Es gibt immer noch einen Mangel an Informationen, sowohl im Hinblick auf die Verteilung von Phosphor in verschiedenen Bereichen der aquatischen Systeme als auch auf die verschiedenen Formen, in denen er vorliegt. Aufgrund seiner Bedeutung für zahlreiche biologische Prozesse sind diese Kenntnisse wichtig für eine vollständige Beurteilung von Prozessen, die im aquatischen Milieu ablaufen. Dies gilt insbesondere für das Verhalten von Phosphor und seine Ablagerung an der Grenze Land-Meer.
Entlang der brasilianischen Küste gibt es verschiedene Ökosysteme, die Zwischenstufen für den Austausch terrestrischen Materials mit dem Ozean bilden. Anhand der Verteilung und Reaktivität des Phosphors in verschiedenen Küstenökosystemen sollen Prozesse herausgearbeitet werden, die die Phosphorverfügbarkeit auf dem Kontinentalschelf beeinflussen.
Das Hauptziel dieser Arbeit ist die Untersuchung des Verhaltens von Phosphor in Mangroven- und Schelfsedimenten entlang eines Teils der brasilianischen Küste.
Zum ersten Mal konnten die Mangroven- und angrenzenden Schelfsedimente der brasilianischen Küste zwischen 15 und 20°S auf Phosphor untersucht werden. Anhand von Messungen verschiedener Phosphorformen in den Sedimenten sollte ein Bild des Phosphors in den untersuchten Sedimenten entstelen. Ziel dieser Arbeit war es festzustellen, (1) ob es deutliche Unterschiede zwischen Mangroven- und Meeressedimenten bezüglich des Phosphors gibt.

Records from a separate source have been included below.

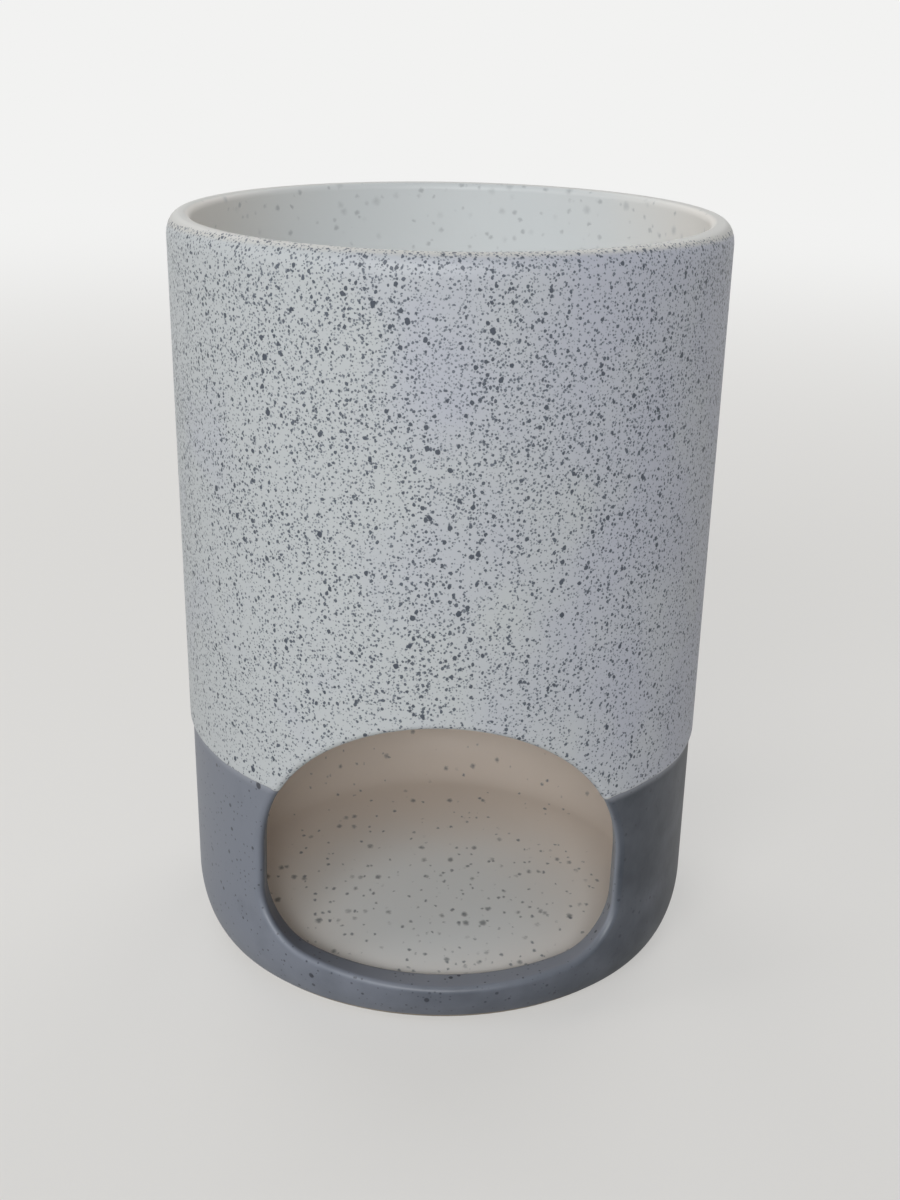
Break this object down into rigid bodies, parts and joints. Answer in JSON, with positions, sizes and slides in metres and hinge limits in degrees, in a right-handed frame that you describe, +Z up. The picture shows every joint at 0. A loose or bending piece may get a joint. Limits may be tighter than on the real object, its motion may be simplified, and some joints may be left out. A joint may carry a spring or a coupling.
{
  "type": "essential oil burner",
  "caption": "Round stoneware oil burner, pale speckled glaze above slate, with an arched window to a tealight chamber under a deep oil dish let into its top.",
  "frame": {"origin": "Middle of the foot ring's underside, on the pot's own axis, where it stands on a table", "axes": "+Z up along the axis of the pot, through the middle of the dish; the window faces -Y; +X is to the right as seen from the window's side"},
  "size_m": [0.08, 0.08, 0.1106],
  "materials": {
    "stoneware": "matte",
    "speckled_glaze": "satin",
    "slate_glaze": "satin",
    "liner_glaze": "satin"
  },
  "bodies": {
    "root": {"body_shell": "stoneware", "oil_dish": "stoneware", "slip_joint": "stoneware", "speckled_glaze": "speckled_glaze", "slate_glaze": "slate_glaze", "chamber_glaze": "liner_glaze", "dish_glaze": "liner_glaze"}
  },
  "joints": []
}
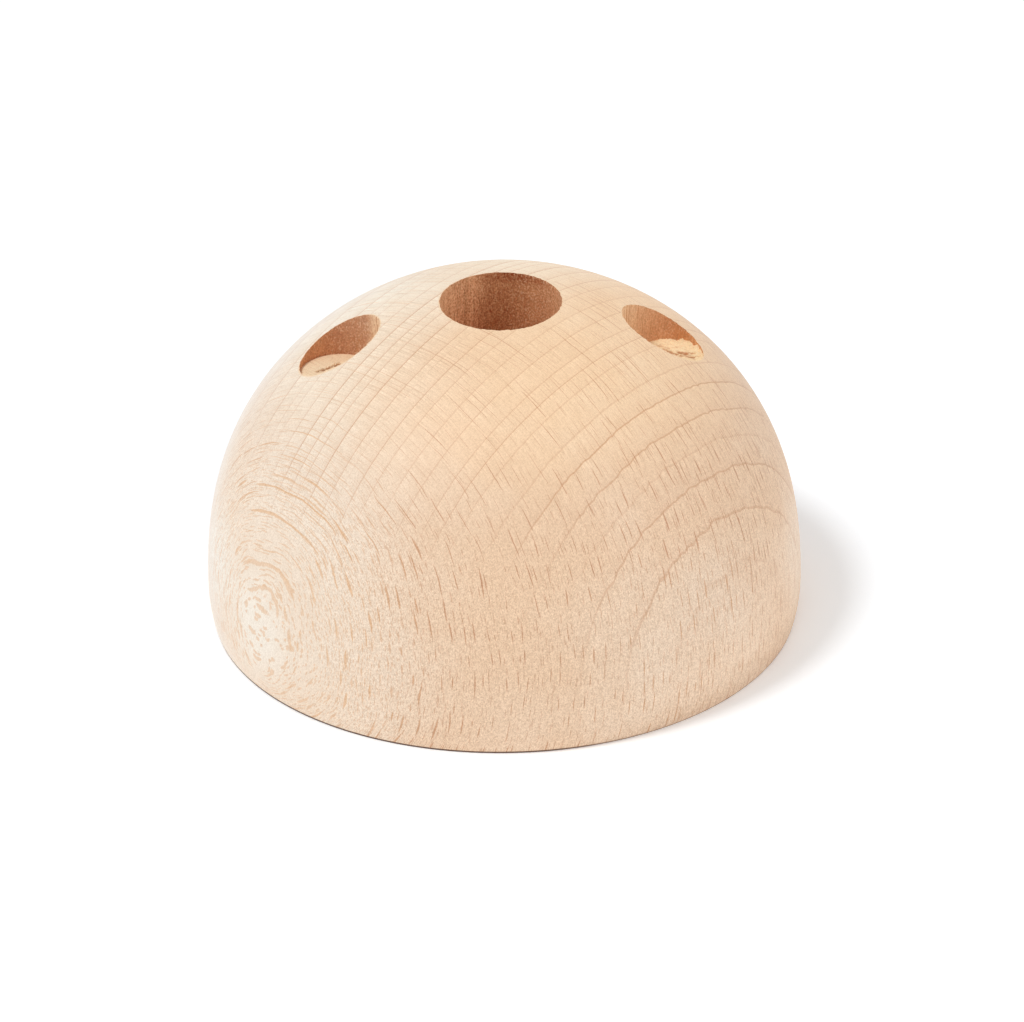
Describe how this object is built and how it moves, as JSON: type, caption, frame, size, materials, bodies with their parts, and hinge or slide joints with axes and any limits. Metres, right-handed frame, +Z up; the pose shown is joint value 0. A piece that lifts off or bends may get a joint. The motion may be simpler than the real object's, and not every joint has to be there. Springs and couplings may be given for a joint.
{
  "type": "half ball balance trainer",
  "caption": "High half ball of turned solid beech on a flat base, with a wide blind bore in its crown and a narrower shallow blind bore on each side of it.",
  "frame": {"origin": "centre of the flat base, on the surface that the block stands on", "axes": "+Z up along the body's axis and all the bores; the side bores lie on the X axis, one at -X and one at +X; the pictured front is -Y"},
  "size_m": [0.15, 0.15, 0.087],
  "materials": {
    "beech": "bare, fine sanded, satin matte"
  },
  "bodies": {
    "root": {"half_ball": "beech"}
  },
  "joints": []
}
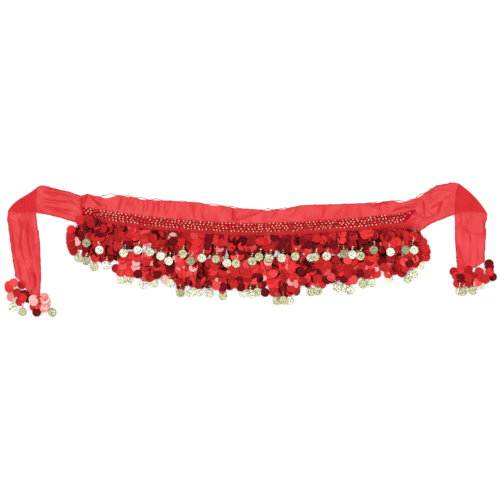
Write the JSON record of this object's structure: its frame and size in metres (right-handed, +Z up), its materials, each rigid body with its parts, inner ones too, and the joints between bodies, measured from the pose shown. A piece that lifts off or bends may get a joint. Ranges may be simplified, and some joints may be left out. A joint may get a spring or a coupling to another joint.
{
  "type": "belly dance hip scarf",
  "caption": "Sheer red chiffon hip scarf laid flat, with a beaded band, tiers of paillette and coin fringe, and folded ties.",
  "frame": {"origin": "on the surface that the scarf rests on, under the middle of its outline", "axes": "+X along the scarf towards its right tie, +Y towards the upper edge of the body panel, +Z up, away from the surface"},
  "size_m": [1.2277, 0.3345, 0.0058],
  "materials": {
    "chiffon": "sheer, soft weave with a dull sheen",
    "beadwork": "dense red cloth under gold seed beads",
    "paillettes": "mirror-like red foil",
    "gold_beads": "polished gold-coloured seed beads",
    "coins": "pale gold plate with pressed relief",
    "thread": "crocheted red thread"
  },
  "bodies": {
    "root": {"body_panel": "chiffon", "left_tie": "chiffon", "right_tie": "chiffon", "bead_band": "beadwork", "upper_fringe": "paillettes", "lower_fringe": "paillettes", "left_tie_fringe": "paillettes", "right_tie_fringe": "paillettes"}
  },
  "joints": []
}
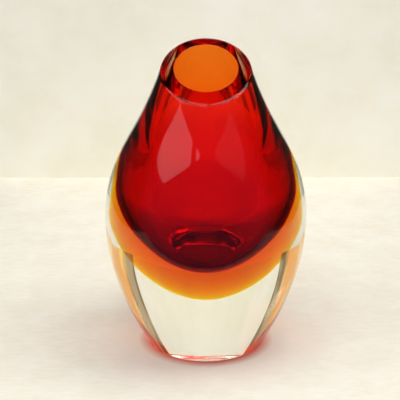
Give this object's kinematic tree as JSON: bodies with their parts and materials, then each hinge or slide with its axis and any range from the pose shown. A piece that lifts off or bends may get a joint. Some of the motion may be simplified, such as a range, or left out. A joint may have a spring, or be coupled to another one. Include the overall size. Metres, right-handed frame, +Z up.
{
  "type": "vase",
  "caption": "Heavy cased glass vase, teardrop body with a slant-cut mouth, ruby and amber layers inside thick clear glass.",
  "frame": {"origin": "centre of the flat ground base", "axes": "+Z up through the centre of the mouth; -Y towards the low lip of the slanted mouth; +X to the right seen from the low lip"},
  "size_m": [0.115, 0.115, 0.1757],
  "materials": {
    "clear_glass": "fire-polished, ground and polished at the mouth and base",
    "amber_glass": "transparent amber, fused on both sides",
    "ruby_glass": "transparent ruby, smooth inside the well"
  },
  "bodies": {
    "root": {"clear_outer_casing": "clear_glass", "amber_middle_layer": "amber_glass", "ruby_inner_layer": "ruby_glass"}
  },
  "joints": []
}
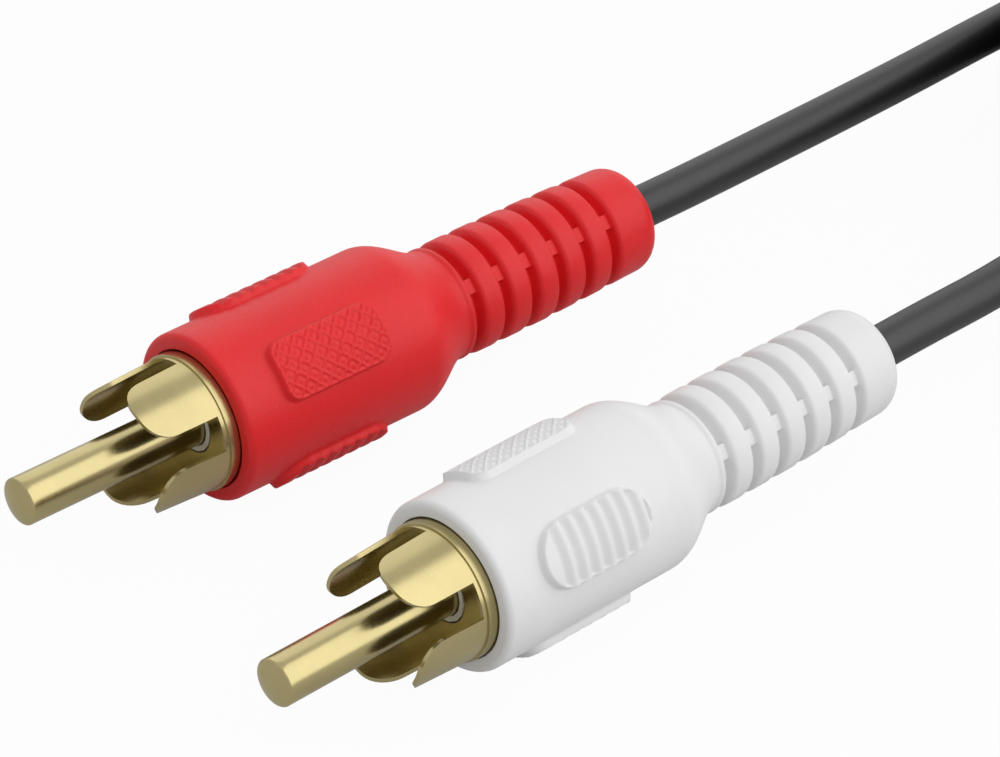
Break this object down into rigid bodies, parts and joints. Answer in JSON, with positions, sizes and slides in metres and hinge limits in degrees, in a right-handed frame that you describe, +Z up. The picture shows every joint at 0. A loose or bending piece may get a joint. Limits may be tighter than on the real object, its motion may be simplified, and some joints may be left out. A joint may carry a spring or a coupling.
{
  "type": "stereo rca audio cable",
  "caption": "Stereo audio lead: red and white moulded phono plugs with slotted shells and ringed strain reliefs on black coax leads, surplus coiled.",
  "frame": {"origin": "on the resting surface, under the middle of the two near plugs' bounding box", "axes": "+X along the near plugs from the pins towards the leads, +Y from the white near plug to the red one, +Z up"},
  "size_m": [0.1915, 0.0504, 0.014],
  "materials": {
    "gold_plate": "satin gold plating over brass",
    "red_pvc": "fine grained moulded PVC",
    "white_pvc": "smooth moulded PVC",
    "ivory_polythene": "plain",
    "copper": "bare copper",
    "black_pvc": "satin flexible PVC",
    "tie_plastic": "satin"
  },
  "bodies": {
    "root": {"red_near_centre_pin": "gold_plate", "red_near_shell": "gold_plate", "red_near_insulator": "ivory_polythene", "red_near_inner_mould": "ivory_polythene", "red_near_body": "red_pvc", "red_near_wire": "copper", "red_near_core": "ivory_polythene", "red_near_braid": "copper", "red_near_jacket": "black_pvc", "white_near_centre_pin": "gold_plate", "white_near_shell": "gold_plate", "white_near_insulator": "ivory_polythene", "white_near_inner_mould": "ivory_polythene", "white_near_body": "white_pvc", "white_near_wire": "copper", "white_near_core": "ivory_polythene", "white_near_braid": "copper", "white_near_jacket": "black_pvc", "red_far_centre_pin": "gold_plate", "red_far_shell": "gold_plate", "red_far_insulator": "ivory_polythene", "red_far_inner_mould": "ivory_polythene", "red_far_body": "red_pvc", "red_far_wire": "copper", "red_far_core": "ivory_polythene", "red_far_braid": "copper", "red_far_jacket": "black_pvc", "white_far_centre_pin": "gold_plate", "white_far_shell": "gold_plate", "white_far_insulator": "ivory_polythene", "white_far_inner_mould": "ivory_polythene", "white_far_body": "white_pvc", "white_far_wire": "copper", "white_far_core": "ivory_polythene", "white_far_braid": "copper", "white_far_jacket": "black_pvc", "red_lead_near": "black_pvc", "white_lead_near": "black_pvc", "red_lead_far": "black_pvc", "white_lead_far": "black_pvc", "lead_coil": "black_pvc", "coil_tie_1": "tie_plastic", "coil_tie_2": "tie_plastic"}
  },
  "joints": []
}
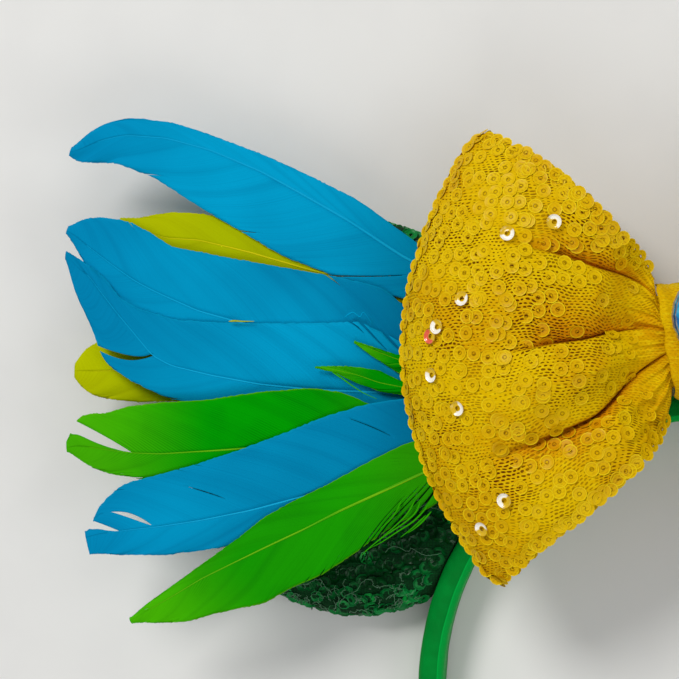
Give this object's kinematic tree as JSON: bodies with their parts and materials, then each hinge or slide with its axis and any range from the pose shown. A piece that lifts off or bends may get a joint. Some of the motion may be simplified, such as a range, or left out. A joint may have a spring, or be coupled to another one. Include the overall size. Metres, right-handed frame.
{
  "type": "mouse ears headband",
  "caption": "Headband with padded round mouse ears, a sequinned net bow with a cut stone, and a fan of dyed feathers on each side.",
  "frame": {"origin": "middle of the underside of the whole, on the surface that it lies on", "axes": "+Z out of the front of the headband, +Y from the tips of the legs towards the top of the arch, +X across it"},
  "size_m": [0.2966, 0.1936, 0.048],
  "materials": {
    "band_satin": "green satin wrapped round a padded band",
    "ear_sequins": "dark green sequinned cloth over padding",
    "bow_net": "yellow net sewn with clear yellow cup sequins",
    "gem_silver": "polished silver rim",
    "gem_stone": "polished faceted blue stone",
    "feather_blue": "dyed turquoise blue goose feather",
    "feather_green": "dyed bright green goose feather",
    "feather_yellow": "dyed yellow goose feather"
  },
  "bodies": {
    "root": {"headband": "band_satin", "ear_left": "ear_sequins", "ear_right": "ear_sequins", "bow_loop_left": "bow_net", "bow_loop_right": "bow_net", "bow_knot": "bow_net", "gem_rim": "gem_silver", "gem": "gem_stone", "feather_left_blue_1": "feather_blue", "feather_left_blue_2": "feather_blue", "feather_left_blue_3": "feather_blue", "feather_left_blue_4": "feather_blue", "feather_left_green_1": "feather_green", "feather_left_green_2": "feather_green", "feather_left_green_3": "feather_green", "feather_left_green_4": "feather_green", "feather_left_yellow_1": "feather_yellow", "feather_left_yellow_2": "feather_yellow", "feather_right_blue_1": "feather_blue", "feather_right_blue_2": "feather_blue", "feather_right_blue_3": "feather_blue", "feather_right_blue_4": "feather_blue", "feather_right_green_1": "feather_green", "feather_right_green_2": "feather_green", "feather_right_green_3": "feather_green", "feather_right_green_4": "feather_green", "feather_right_yellow_1": "feather_yellow", "feather_right_yellow_2": "feather_yellow"}
  },
  "joints": []
}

(2) Das untersuchte Gebiet erstreckt sich über 650 km Küstenlinie. Es handelt sich dabei um ein ausgedehntes Gebiet, in dem verschiedene Faktoren (z. B. die Einträge von Flüssen, der Einfluß der verschiedenen Wassermassen, oxisch-anoxische Bedingungen des Ablagerungsmilieus, die biologische Aktivität) den Phosphor beeinflussen und damit ein unterschiedliches Verhalten des Phosphors verursachen können. Darüber hinaus sollte untersucht werden, inwieweit Phosphor in den Schelfsedimenten regionale Unterschiede zeigt und ob seine Verteilung Hinweise auf Auftrieb geben kann.
(3) Es sollte durch die Untersuchung der C:N:P-Verhältnisse, die für verschiedene Materialien bzw. verschiedenes Milieu, festgestellt werden, ob sie als Indikatoren für die Herkunft der Schelfsedimente herangezogen werden können.
(4) Die Messungen dieser Arbeit sollen mit Phosphorkonzentrationen aus anderen Regionen, die der Literatur entnommen wurden, verglichen werden, und es sollte geklärt werden, ob die hier untersuchten Gebiete einem bestimmten Standard zuzuordnen sind.